Among the entries below, find the line with "for index, (x, z)", then quote it and each following line up to and including the line with "record = json.load(file)", and nothing else.

- Task inputs:
□ □ □

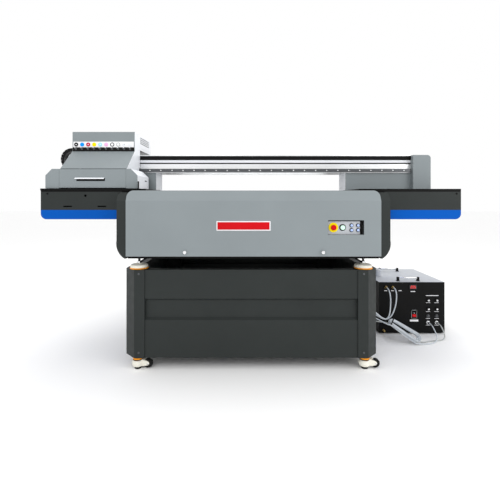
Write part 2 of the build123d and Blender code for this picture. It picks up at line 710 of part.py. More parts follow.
hank_middle, hank_length, hank_width, hank_thick = Vector(1131, 492, 92), 272.0, 124.0, 26.0
hank_along, hank_side = Vector(0.80, -0.34, -0.49), Vector(0.30, 0.80, 0.52)


def make_cable_hank():
    """Outer shape of the spare cable: a flat leaf from its tie down to the floor."""
    normal = hank_along.cross(hank_side).normalized()
    plane = Plane(origin=hank_middle - normal * (hank_thick / 2), x_dir=hank_along, z_dir=normal)
    return extrude(plane * Ellipse(hank_length / 2, hank_width / 2), hank_thick)


# ---- write every node ----
stand_place = Pos(stand_x, 0, 0)
put("stand_posts", *[stand_place * shape for shape in make_posts() + make_cabinet_frame()])
put("stand_panels", *[stand_place * shape for shape in make_cabinet_panels()])
put("levelling_feet", *[make_isolator(stand_x + side * caster_x, y) for side in (-1, 1) for y in isolator_y])
caster_places = {
    "front_left": (stand_x - caster_x, caster_y[0]),
    "front_right": (stand_x + caster_x, caster_y[0]),
    "rear_left": (stand_x - caster_x, caster_y[1]),
    "rear_right": (stand_x + caster_x, caster_y[1]),
}
for place, (x, y) in caster_places.items():
    yoke, wheel = make_caster(x, y)
    put(f"caster_{place}", yoke)
    put(f"caster_wheel_{place}", wheel)
put("base_frame", *make_chassis(), *make_travel_rails())
put("vacuum_table", make_table())
put("front_cover", make_front_cover())
put("body_panels", make_side_cover(), mirror_x(make_side_cover()), make_rear_cover())
put("control_panel", make_control_panel())
for name, *sizes in buttons:
    put(name, make_button(*sizes))
put("gantry_wings", *[make(side) for side in (-1, 1) for make in (make_wing_box, make_wing_plate)])
put("wing_trays", make_wing_skirt(-1), make_wing_skirt(1))
put("gantry_legs", *make_leg(-1), *make_leg(1))
put("gantry_beam", make_beam())
put("beam_rail", make_beam_rail())
put("end_caps", *make_end_caps())
put("cable_tray", *make_cable_tray())
put("capping_station", *make_capping_station())
put("carriage_plate", make_carriage_plate())
put("drag_chain", make_chain_loop())
put("carriage_housing", make_housing())
put("lamp_housings", make_lamp(-1), make_lamp(1))
put("print_heads", make_print_heads(), make_ink_tanks())
put("carriage_door", make_carriage_door())
for index in range(switch_count):
    put(f"ink_switch_{index + 1}", make_ink_switch(index))
put("box_case", *make_box_case())
put("box_panel", make_box_panel())
put("box_handles", *[make_handle(x, y) for x, y in handle_places])
put("box_fittings", *make_box_fittings())
knob_spots = [(x, z) for z in knob_rows for x in port_columns]
for index, (x, z) in enumerate(knob_spots):
    put(f"box_knob_{index + 1}", make_box_knob(x, z))
put("box_rocker", make_rocker())
put("water_tube_a", cord_tube(tube_a_route, tube_radius))
put("water_tube_b", cord_tube(tube_b_route, tube_radius))
put("lamp_cable_a", cord_tube(lamp_drop_a, cable_radius), cord_tube(lamp_tail_a, cable_radius))
put("lamp_cable_b", cord_tube(lamp_route_b, cable_radius))
put("cable_hank", make_cable_hank())
print(len(written), "nodes")
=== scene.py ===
"""Flatbed UV printer: materials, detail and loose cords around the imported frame, in metres."""
import json
from math import cos, pi, radians, sin

import bmesh
import bpy
from mathutils import Matrix, Vector

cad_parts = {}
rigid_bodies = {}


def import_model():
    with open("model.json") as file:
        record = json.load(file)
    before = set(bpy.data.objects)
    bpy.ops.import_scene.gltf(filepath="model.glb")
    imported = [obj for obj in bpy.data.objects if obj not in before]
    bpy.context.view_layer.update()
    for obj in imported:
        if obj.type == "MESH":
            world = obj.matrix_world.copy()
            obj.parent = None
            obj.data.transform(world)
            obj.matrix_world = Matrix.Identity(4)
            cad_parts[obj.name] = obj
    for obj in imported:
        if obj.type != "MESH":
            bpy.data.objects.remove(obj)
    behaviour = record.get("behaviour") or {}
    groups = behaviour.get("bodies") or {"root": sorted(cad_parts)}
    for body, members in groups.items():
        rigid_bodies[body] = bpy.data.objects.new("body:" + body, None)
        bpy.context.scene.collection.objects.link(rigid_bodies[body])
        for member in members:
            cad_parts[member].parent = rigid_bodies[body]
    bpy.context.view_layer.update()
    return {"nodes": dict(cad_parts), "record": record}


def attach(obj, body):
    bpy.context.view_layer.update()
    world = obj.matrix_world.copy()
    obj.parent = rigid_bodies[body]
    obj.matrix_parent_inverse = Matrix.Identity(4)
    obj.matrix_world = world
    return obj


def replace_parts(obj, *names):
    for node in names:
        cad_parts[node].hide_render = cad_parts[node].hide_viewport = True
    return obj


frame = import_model()
nodes = frame["nodes"]
MM = 0.001
# the bed's middle plane and the front cover's face, in mm from the frame's origin
BED_X, COVER_Y = -7.5, -800.0


def at(x, y, z):
    """A point given in mm from the bed's middle plane, the front cover's face and the floor."""
    return Vector(((x + BED_X) * MM, (y + COVER_Y) * MM, z * MM))


# ---- camera, floor and light ----
camera_data = bpy.data.cameras.new("camera")
camera_data.lens = 25.92
camera_data.sensor_width = 36.0
camera_data.shift_x = 0.004
camera_data.shift_y = -0.1
camera = bpy.data.objects.new("camera", camera_data)
camera.location = at(-33.5, -2196, 1059)
camera.rotation_euler = (pi / 2, 0, 0)
bpy.context.collection.objects.link(camera)
bpy.context.scene.camera = camera


def add_area(name, location, target, size, power):
    data = bpy.data.lights.new(name, "AREA")
    data.shape = "RECTANGLE"
    data.size, data.size_y = size
    data.energy = power
    light = bpy.data.objects.new(name, data)
    light.location = location
    light.rotation_euler = (Vector(target) - Vector(location)).to_track_quat("-Z", "Y").to_euler()
    bpy.context.collection.objects.link(light)


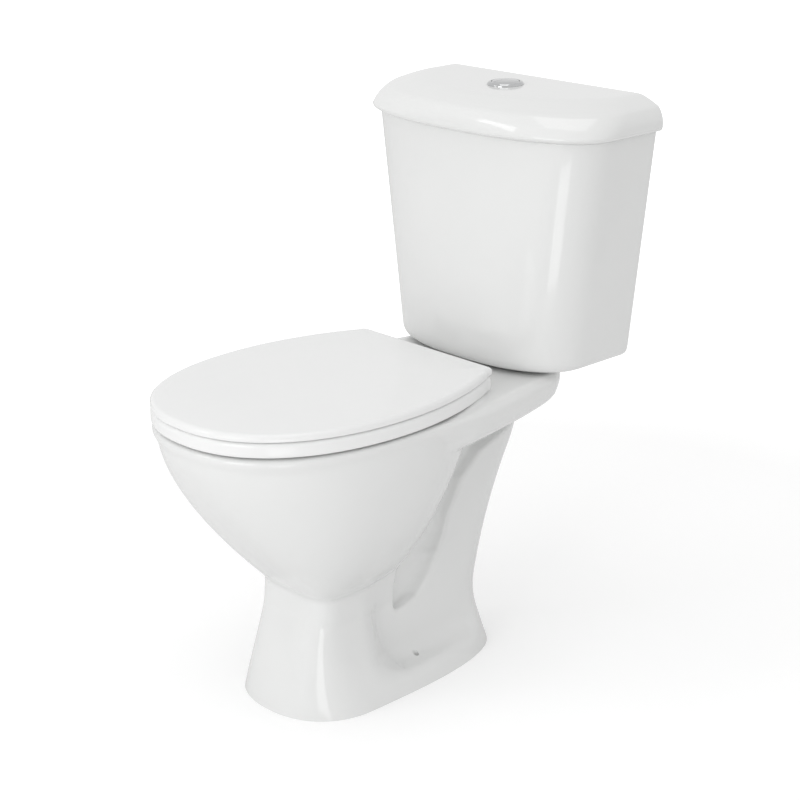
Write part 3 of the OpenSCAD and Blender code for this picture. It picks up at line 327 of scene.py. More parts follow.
@dataclass(frozen=True)
class PlainMoulding(Finish):
    """Injection-moulded plastic with a spark-eroded grain."""

    shade: Colour = (0.7, 0.7, 0.7)

    def dress(self, coat: Coat) -> None:
        """Adds the grain, flow lines and uneven gloss.

        Args:
            coat: the material in the making.
        """
        flow = coat.noise(30.0, 4.0, 0.6)
        coat.tint(((flow - 0.45) * 1.4).clamp(), self.shade)
        coat.gloss(coat.noise(120.0, 3.0), 0.2, self.roughness - 0.1)
        coat.emboss(coat.noise(2200.0, 2.0), 0.00005, 0.6)


@dataclass(frozen=True)
class Plating(Finish):
    """A plated metal: mirror chrome, or duller zinc with turning marks."""

    spangle: float = 0.04
    lines: float = 0.2

    def dress(self, coat: Coat) -> None:
        """Adds the plating's cloudiness and the lathe's fine lines.

        Args:
            coat: the material in the making.
        """
        coat.shader["Metallic"].default_value = 1.0
        cloud = coat.noise(260.0, 3.0, 0.6)
        coat.tint((cloud - 0.3).clamp(), tuple(0.82 * c for c in self.colour))
        coat.gloss(cloud, self.spangle, self.roughness)
        drawn_out = {"Vector": coat.place, "Scale": (300.0, 300.0, 5200.0)}
        stretched = wire(coat.tree, "ShaderNodeMapping", {}, drawn_out)
        lines = {"Vector": stretched, "Scale": 1.0, "Detail": 2.0}
        coat.emboss(wire(coat.tree, "ShaderNodeTexNoise", {}, lines), 0.00001, self.lines)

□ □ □

- Response to this task:
for index, (x, z) in enumerate(knob_spots):
    put(f"box_knob_{index + 1}", make_box_knob(x, z))
put("box_rocker", make_rocker())
put("water_tube_a", cord_tube(tube_a_route, tube_radius))
put("water_tube_b", cord_tube(tube_b_route, tube_radius))
put("lamp_cable_a", cord_tube(lamp_drop_a, cable_radius), cord_tube(lamp_tail_a, cable_radius))
put("lamp_cable_b", cord_tube(lamp_route_b, cable_radius))
put("cable_hank", make_cable_hank())
print(len(written), "nodes")
=== scene.py ===
"""Flatbed UV printer: materials, detail and loose cords around the imported frame, in metres."""
import json
from math import cos, pi, radians, sin

import bmesh
import bpy
from mathutils import Matrix, Vector

cad_parts = {}
rigid_bodies = {}


def import_model():
    with open("model.json") as file:
        record = json.load(file)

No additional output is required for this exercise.